The current approach has meant that local authority social care contracts have not kept pace with inflation, and contracts are often short-term with frequent provider changes. Aside from driving down pay and employment standards, frequent contract transfers contribute to short-termism and a lack of consistency in employer-level workforce planning and therefore pose a significant to challenge to achieving the Care Workforce Pathway.

We therefore reiterate our call for a comprehensive and fully funded social care workforce strategy, with the cost to be met by the Treasury, rather than local authorities that remain cash-strapped following cuts since 2010 to the overall funding they receive from central Government.

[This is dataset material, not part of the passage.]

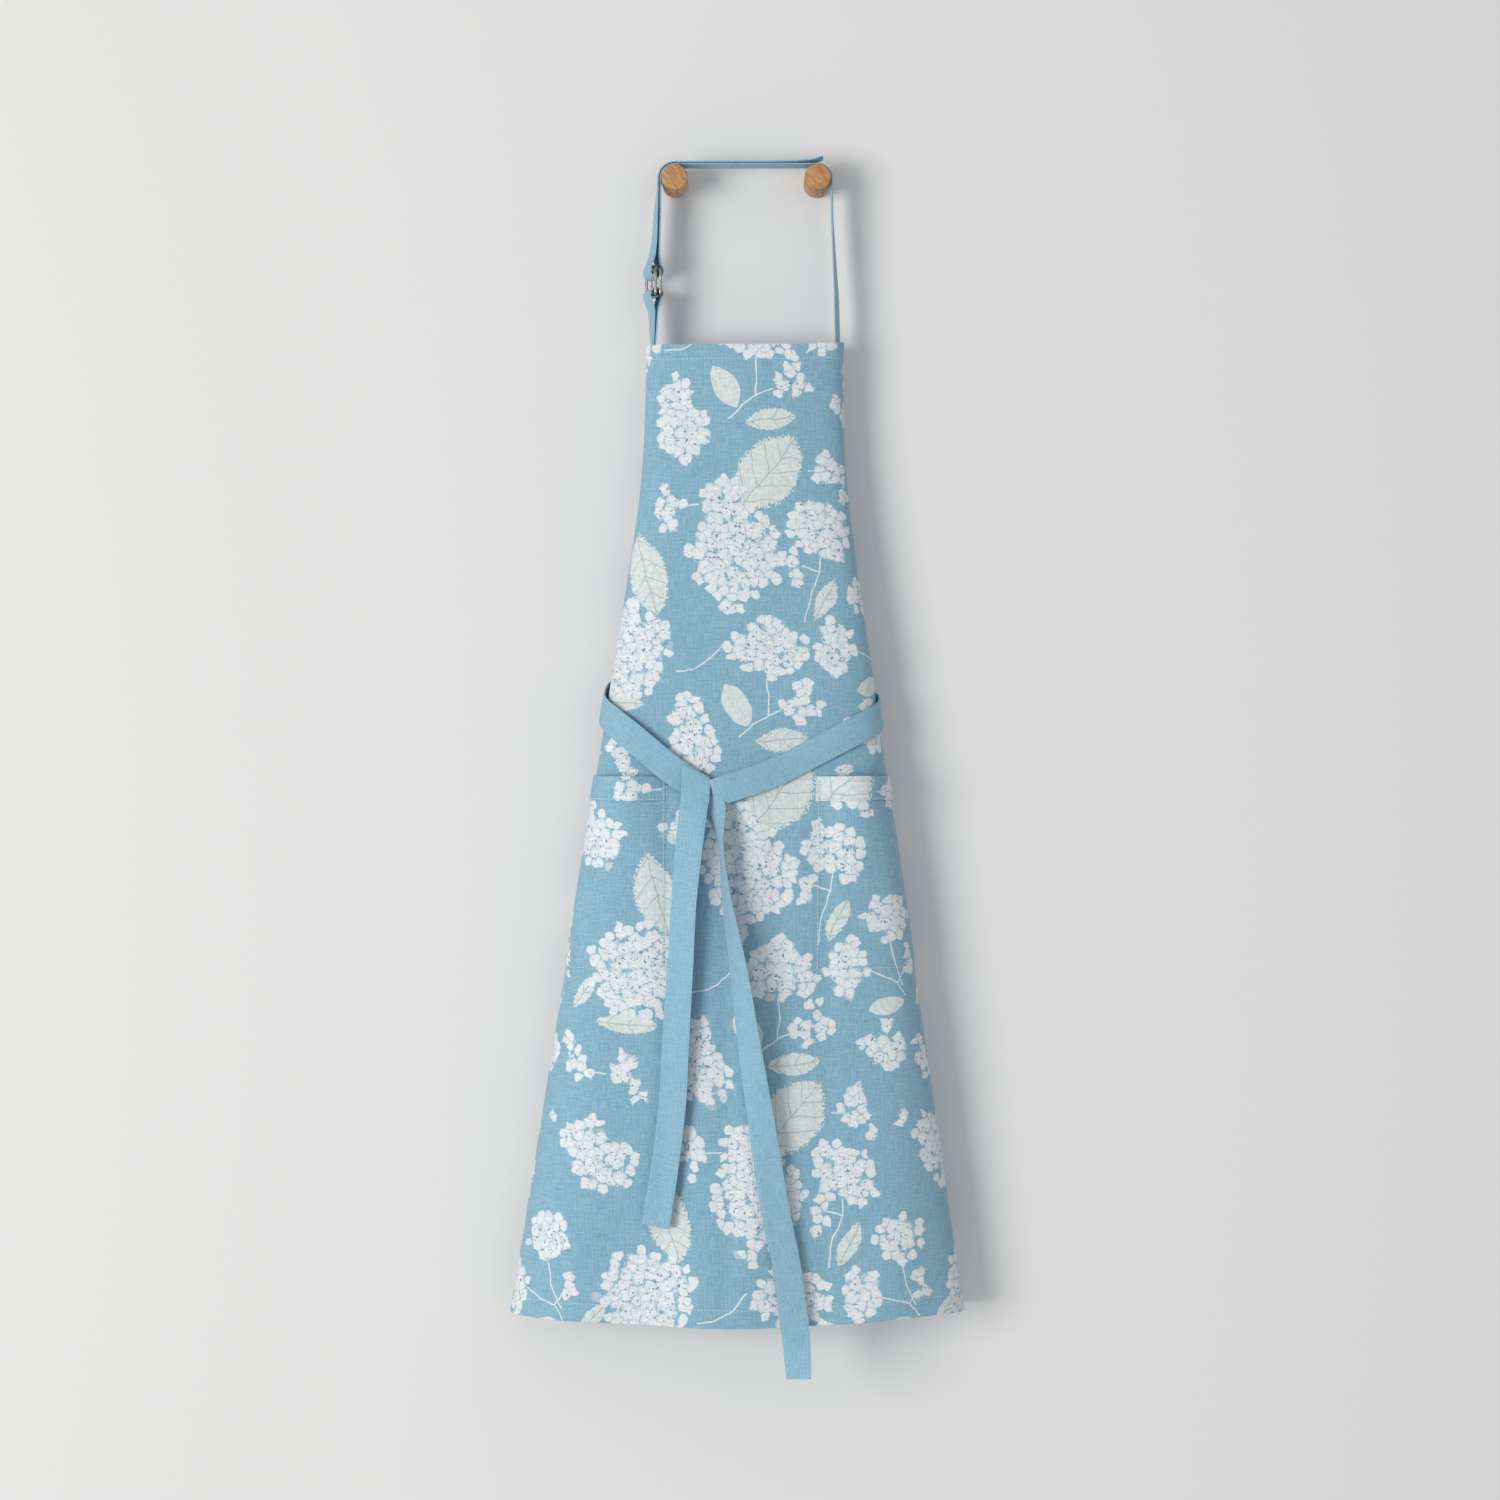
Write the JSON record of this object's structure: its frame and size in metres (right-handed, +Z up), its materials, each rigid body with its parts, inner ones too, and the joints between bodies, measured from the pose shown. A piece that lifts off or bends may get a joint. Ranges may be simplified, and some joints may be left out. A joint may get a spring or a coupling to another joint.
{
  "type": "bib apron on wall pegs",
  "caption": "Bib apron with patch pockets and a tied waist, hung by its neck strap with double D-rings from round wall pegs.",
  "frame": {"origin": "on the wall, midway between the two pegs' centres", "axes": "+X to the right as seen from the room, +Y into the wall, +Z up"},
  "size_m": [0.413, 0.1472, 1.0983],
  "materials": {
    "printed_linen": "blue linen with a white flower print",
    "plain_linen": "plain woven blue linen",
    "lining_cotton": "thin plain cotton",
    "nickel_plate": "bright nickel plate",
    "beech": "turned beech, oiled",
    "brass": "machined",
    "zinc_steel": "zinc plated",
    "nylon": "moulded nylon"
  },
  "bodies": {
    "wall_pegs": {"left_peg": "beech", "left_threaded_insert": "brass", "left_hanger_bolt": "zinc_steel", "left_wall_plug": "nylon", "right_peg": "beech", "right_threaded_insert": "brass", "right_hanger_bolt": "zinc_steel", "right_wall_plug": "nylon"},
    "neck_strap": {"neck_strap": "plain_linen", "ring_tab": "plain_linen"},
    "d_rings": {"outer_d_ring": "nickel_plate", "inner_d_ring": "nickel_plate"},
    "apron": {"apron_panel": "printed_linen", "bib_facing": "lining_cotton", "left_armhole_binding": "lining_cotton", "right_armhole_binding": "lining_cotton", "neck_strap_sewn_end": "plain_linen", "ring_tab_sewn_end": "plain_linen", "left_pocket": "printed_linen", "right_pocket": "printed_linen", "left_pocket_band": "printed_linen", "right_pocket_band": "printed_linen", "left_waist_tie": "plain_linen", "right_waist_tie": "plain_linen"},
    "left_tail": {"left_tie_tail": "plain_linen"},
    "right_tail": {"right_tie_tail": "plain_linen"}
  },
  "joints": [
    {"name": "lift_off_pegs", "type": "slide", "parent": "wall_pegs", "child": "neck_strap", "axis": [0, -1, 0], "range_m": [0, 0.1]},
    {"name": "apron_swing", "type": "hinge", "parent": "neck_strap", "child": "apron", "pos_m": [0, -0.042, -0.154], "axis": [-1, 0, 0], "range_deg": [0, 24]},
    {"name": "ring_tilt", "type": "hinge", "parent": "neck_strap", "child": "d_rings", "pos_m": [-0.0845, -0.028, -0.106], "axis": [-0.309, 0.9511, 0], "range_deg": [-2, 2]},
    {"name": "left_tail_swing", "type": "hinge", "parent": "apron", "child": "left_tail", "pos_m": [-0.0235, -0.0849, -0.581], "axis": [-1, 0, 0], "range_deg": [0, 50]},
    {"name": "right_tail_swing", "type": "hinge", "parent": "apron", "child": "right_tail", "pos_m": [-0.0496, -0.0809, -0.558], "axis": [-1, 0, 0], "range_deg": [0, 50]}
  ]
}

Summary of recommendations

  • Ensure the Care Workforce Pathway is informed by, and supports delivery of, a joined-up, comprehensive and fully funded social care workforce strategy, negotiated and agreed with trade unions and employers.
  • Provide adequate Treasury funding to deliver the care workforce strategy, which (i) offsets recent cuts to local authority budgets and (ii) establishes future funding rises at a level that allows local authorities to meet rising demand for care and deliver good pay and conditions, including a £15 per hour social care minimum wage.
  • Ensure that all care workers benefit from learning, skills and development support as part of the Care Workforce Pathway, including:
      • Skills recognition linked to pay and progression.
      • Agreed standards for training to ensure consistency and quality.
      • The right to 10 days paid training and an Individual Learning Account.
      • Cancelling plans to scrap Level 2 and below courses and reinstate any health and care training earmarked for funding cuts.
      • Restoring the successful Union Learning Fund.